Furthermore, given the harshness of default judgments as a sanction, such a sanction would be unwarranted in this case in this Court's discretion. See M.E.N. Co. v. Control Fluidics, Inc., 834 F.2d 869, 872 (10th Cir.1987). The adversarial process has not been “halted because of an essentially unresponsive party...[or] interminable delay.” Cessna Fin. Corp. v. Bielenberg Masonry Contracting, Inc., 715 F.2d 1442, 1444 (10th Cir.1983). Rather, according to Plaintiff, Defendant missed a filing deadline by seventy-two hours.
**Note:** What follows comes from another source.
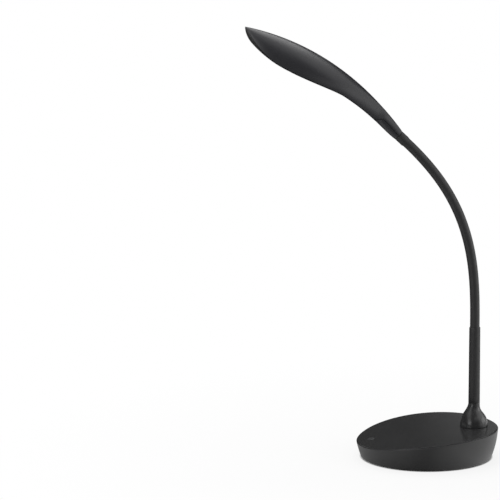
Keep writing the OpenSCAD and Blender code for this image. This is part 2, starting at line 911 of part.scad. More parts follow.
module at_head_screws() {
    for (side = [-1, 1])
        translate([side * head_screw_x, -head_screw_a, 0])
            children();
}

// Height of the middle of the shell's wall over a place at distance x from the middle
function wall_mid_z(a, x) =
    let (w = half_w_at(a) - shell_t / 2, h = top_at(a) - shell_t / 2 - split_at(a))
        split_at(a) + h * sqrt(1 - pow(x / w, 2));

module head_shell() {
    color(satin_black) {
        in_head()
            thick_skin(
                [for (a = skin_stations(head_len - tip_end)) upper_ring(a, 0)],
                [for (a = skin_stations(head_len - tip_end))
                    upper_ring(a, thinned(min(top_at(a) - split_at(a), half_w_at(a))))]);
        in_head()
            at_head_screws()
                translate([0, 0, head_boss_z])
                    ring(head_boss_r, head_screw_d / 2 + 0.05,
                         wall_mid_z(head_screw_a, head_screw_x) - head_boss_z);
        on_led_board()
            for (a = led_boss_as)
                translate([0, -a, led_board_t + spreader_t + seam])
                    difference() {
                        cylinder(r = led_boss_r, h = led_boss_h(a));
                        translate([0, 0, -1])
                            cylinder(d = led_screw_d + 0.1, h = 8);
                    }
    }
}

// The path of the neck's lead on into the head, as a bar of radius r
module head_axis_hole(r) {
    rotate([quarter_turn - head_droop, 0, 0])
        cylinder(r = r, h = 3 * insert_len);
}

module tail_cover() {
    rib_a = tail_cover_len - 6.5;
    rib_len = 4;
    rib_w = 9;
    tongue_w = 15;
    neck_a = tail_cover_len + 6;
    pad_a = head_screw_a - 6;
    color(satin_black)
        in_head()
            difference() {
                union() {
                    thick_skin(
                        [for (a = tail_stations(tail_cover_len - 0.3)) lower_ring(a, 0, seam_drop)],
                        [for (a = tail_stations(tail_cover_len - 0.3))
                            lower_ring(a, thinned(split_at(a) - seam_drop - low_at(a)), seam_drop)]);
                    translate([-rib_w / 2, -rib_a - rib_len, low_at(rib_a + rib_len) + 0.5])
                        cube([rib_w, rib_len, tongue_z + tongue_t - low_at(rib_a + rib_len) - 0.5]);
                    translate([0, 0, tongue_z])
                        linear_extrude(tongue_t)
                            polygon([[-rib_w / 2, -rib_a], [-rib_w / 2, -neck_a], [-tongue_w / 2, -pad_a],
                                     [-tongue_w / 2, -tongue_end], [tongue_w / 2, -tongue_end],
                                     [tongue_w / 2, -pad_a], [rib_w / 2, -neck_a], [rib_w / 2, -rib_a]]);
                }
                head_axis_hole(lead_d / 2 + 0.5);
                at_head_screws()
                    translate([0, 0, tongue_z - 1])
                        cylinder(d = head_screw_d + 0.3, h = tongue_t + 2);
            }
}

// Half width of the diffuser's window at distance a, round at both ends
function end_round(d, r) = d >= r ? 1 : sqrt(max(0, 1 - pow(1 - d / r, 2)));
window_end = head_len - window_tip;
function window_w(a) =
    (half_w_at(a) - frame_w)
    * end_round(a - window_a, window_rear_round) * end_round(window_end - a, window_front_round);
WINDOW_STEPS = 32;
function window_a_at(i) =
    (window_a + window_end) / 2 - (window_end - window_a - 0.4) / 2 * cos(180 * i / WINDOW_STEPS);

// A flat ring of a slab from z0 to z1 above the lower outline, half as wide as w
function slab_ring(a, w, z0, z1) = [[w, -a, z0], [w, -a, z1], [-w, -a, z1], [-w, -a, z0]];

module head_frame() {
    frame_rear = tail_cover_len + 0.2;
    upstand_rear = tail_cover_len + 6;
    upstand_end = head_len - 20;
    upstand_steps = 24;
    color(rubber_grey)
        in_head()
            difference() {
                union() {
                    loft([for (a = front_stations(frame_rear, head_len - tip_end))
                        lower_ring(a, 0, seam_drop)]);
                    loft([for (i = [0:upstand_steps])
                        let (a = upstand_rear + (upstand_end - upstand_rear) * i / upstand_steps,
                             w = half_w_at(a) - shell_t - 0.45)
                        slab_ring(a, w, split_at(a) - 0.3, split_at(a) + frame_upstand)]);
                }
                translate([0, 0, -2 * head_drop])
                    linear_extrude(4 * head_drop)
                        polygon(concat(
                            [for (i = [0:WINDOW_STEPS]) [window_w(window_a_at(i)), -window_a_at(i)]],
                            [for (i = [WINDOW_STEPS:-1:0]) [-window_w(window_a_at(i)), -window_a_at(i)]]));
                at_head_screws() {
                    translate([0, 0, -head_drop])
                        cylinder(d = head_screw_d + 0.3, h = 2 * head_drop);
                    translate([0, 0, -head_drop])
                        cylinder(d = 2 * head_screw_d + 0.3, h = head_drop + low_at(head_screw_a) + 1.3);
                }
            }
}

// Height of the frame's underside at distance a, x from the middle
function under_at(a, x) =
    let (seam_z = split_at(a) - seam_drop, reach = min(1, abs(x) / half_w_at(a)))
        seam_z - (seam_z - low_at(a)) * sqrt(1 - reach * reach);

// A ring across the diffuser: flat on top at z1, and on its face rise above the frame's underside
function panel_ring(a, w, rise, z1) = concat(
    [[w, -a, z1], [-w, -a, z1]],
    [for (i = [-4:4]) [w * i / 4, -a, under_at(a, w * i / 4) + rise]]);

module diffuser() {
    lip = 1.5;
    lip_t = 1;
    recess = 0.5;
    color(opal)
        in_head() {
            loft([for (i = [0:WINDOW_STEPS])
                let (a = window_a_at(i), w = max(0.5, window_w(a) - seam))
                panel_ring(a + (i == 0 ? seam : i == WINDOW_STEPS ? -seam : 0), w,
                           recess, split_at(a) + frame_upstand + 0.3)]);
            loft([for (i = [0:WINDOW_STEPS])
                let (a = window_a_at(i) + (i == 0 ? -lip : i == WINDOW_STEPS ? lip : 0),
                     w = max(2.5, window_w(window_a_at(i)) + lip),
                     lip_z = split_at(a) + frame_upstand + 0.1)
                slab_ring(a, w, lip_z, lip_z + lip_t)]);
        }
}

module led_board() {
    color(board_green)
        on_led_board()
            difference() {
                translate([-led_board_w / 2, -led_board_len, 0])
                    cube([led_board_w, led_board_len, led_board_t]);
                at_led_bosses()
                    translate([0, 0, -1])
                        cylinder(d = led_screw_d + 0.3, h = led_board_t + 2);
            }
}

module leds() {
    end_room = 6;
    pitch = (led_board_len - 2 * end_room) / (led_count - 1);
    color(led_yellow)
        on_led_board()
            for (side = [-1, 1])
                for (i = [0:led_count - 1])
                    translate([side * led_row_x, -end_room - i * pitch, -led_size[2] / 2])
                        cube(led_size, center = true);
}

module heat_spreader() {
    color(steel)
        on_led_board()
            difference() {
                translate([-led_board_w / 2 - spreader_margin, -led_board_len - spreader_margin, led_board_t])
                    cube([led_board_w + 2 * spreader_margin, led_board_len + spreader_margin, spreader_t]);
                at_led_bosses()
                    cylinder(d = led_screw_d + 0.3, h = led_board_t + spreader_t + 1);
            }
}

module head_screws() {
    color(steel)
        in_head()
            at_head_screws()
                translate([0, 0, low_at(head_screw_a) + 1.3])
                    screw(head_screw_d, 2 * head_screw_d, 1.1, head_screw_len);
}

module led_screws() {
    color(steel)
        on_led_board()
            at_led_bosses()
                screw(led_screw_d, 1.8 * led_screw_d, 1.3, led_board_t + spreader_t + 5);
}

base_body();
base_cover();
base_plate();
ballast();
base_pad();
base_screws();
control_board();
board_screws();
touch_spring();
touch_lens();
dc_jack();
jack_lead();
neck_foot();
neck_washer();
neck_nut();
stem_tube();
stem_sleeve();
stem_core();
stem_lead();
for (k = [1:LINKS])
    sleeve(k);
for (k = [1:LINKS])
    core(k);
for (k = [1:LINKS - 1])
    lead(k);
head_lead();
neck_collar();
neck_ferrule();
head_shell();
tail_cover();
head_frame();
diffuser();
led_board();
leds();
heat_spreader();
head_screws();
led_screws();
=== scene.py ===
import functools
import math

import bmesh
import bpy
from mathutils import Matrix, Vector


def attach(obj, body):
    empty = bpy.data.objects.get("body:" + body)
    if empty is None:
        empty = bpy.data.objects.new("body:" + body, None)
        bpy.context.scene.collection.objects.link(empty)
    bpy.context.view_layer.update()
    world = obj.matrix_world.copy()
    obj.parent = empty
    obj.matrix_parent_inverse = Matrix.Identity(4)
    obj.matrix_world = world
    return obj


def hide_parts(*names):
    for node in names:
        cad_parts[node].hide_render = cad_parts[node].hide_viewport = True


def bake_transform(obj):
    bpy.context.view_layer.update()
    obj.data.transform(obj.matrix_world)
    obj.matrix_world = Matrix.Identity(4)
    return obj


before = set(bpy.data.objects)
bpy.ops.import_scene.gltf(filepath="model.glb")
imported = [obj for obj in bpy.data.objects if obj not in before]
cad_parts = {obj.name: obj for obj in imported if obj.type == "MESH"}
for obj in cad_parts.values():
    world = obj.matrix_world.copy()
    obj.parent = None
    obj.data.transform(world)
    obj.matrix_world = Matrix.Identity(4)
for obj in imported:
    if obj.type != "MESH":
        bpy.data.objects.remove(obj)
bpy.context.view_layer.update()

# ---- Rubber pad ----
# The pad that the lamp rests on: a die-cut disc of black non-slip rubber,
# glued into a shallow recess of the bottom plate.


class Field:
    """A number or colour socket in a finish's node tree. Arithmetic on it adds Math nodes."""

    def __init__(self, tree, socket):
        self.tree = tree
        self.socket = socket

    def node(self, kind, settings=None, inputs=None):
        """Adds a node of any kind, and links or sets its inputs."""
        made = self.tree.nodes.new(kind)
        for name, value in (settings or {}).items():
            setattr(made, name, value)
        for name, value in (inputs or {}).items():
            if isinstance(value, Field):
                self.tree.links.new(value.socket, made.inputs[name])
            else:
                made.inputs[name].default_value = value
        return made

    def out(self, kind, settings=None, inputs=None, output=0):
        """Adds a node, and gives one of its outputs as a Field."""
        return Field(self.tree, self.node(kind, settings, inputs).outputs[output])

    def math(self, operation, first, second=0.0):
        return self.out("ShaderNodeMath", {"operation": operation}, {0: first, 1: second})

    def __add__(self, other):
        return self.math("ADD", self, other)

    def __radd__(self, other):
        return self.math("ADD", other, self)

    def __sub__(self, other):
        return self.math("SUBTRACT", self, other)

    def __rsub__(self, other):
        return self.math("SUBTRACT", other, self)

    def __mul__(self, other):
        return self.math("MULTIPLY", self, other)

    def __rmul__(self, other):
        return self.math("MULTIPLY", other, self)

    def noise(self, scale, detail=3.0, roughness=0.55):
        """Grain of about 1/scale metres, read in the piece's own coordinates."""
        return self.out("ShaderNodeTexNoise", {"noise_dimensions": "3D"},
                        {"Vector": self, "Scale": scale, "Detail": detail, "Roughness": roughness}, "Fac")

    def between(self, low, high, low_to=0.0, high_to=1.0):
        """Maps low..high to low_to..high_to, and holds it there."""
        return self.out("ShaderNodeMapRange", {"clamp": True},
                        {"Value": self, "From Min": low, "From Max": high,
                         "To Min": low_to, "To Max": high_to})

    def patches(self, scale, low=0.0, high=1.0, detail=3.0):
        """Soft patches of about 1/scale metres that go from low to high."""
        return self.noise(scale, detail).between(0.3, 0.7, low, high)

    def tint(self, first, second):
        """The colour between two colours that this field picks."""
        return self.out("ShaderNodeMix", {"data_type": "RGBA"},
                        {"Factor": self, 6: (*first, 1), 7: (*second, 1)}, 2)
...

Therefore, according to Plaintiff, this Court should grant specific performance as to 6,502,300 shares of InductEV company stock; damages, including but not limited to the expected value of 6,502,300 shares of company stock, underpaid and unpaid wages, back pay; equitable relief; and costs, expenses, and attorney fees. Doc. 1 at 25-26. Such a sanction regardless of the merits would be harsh and unwarranted. Ruplinger, 946 F.2d at 732.
IT IS THEREFORE ORDERED that Plaintiff's Motion for Entry of Default (Doc. 10) is DENIED for the reasons described above.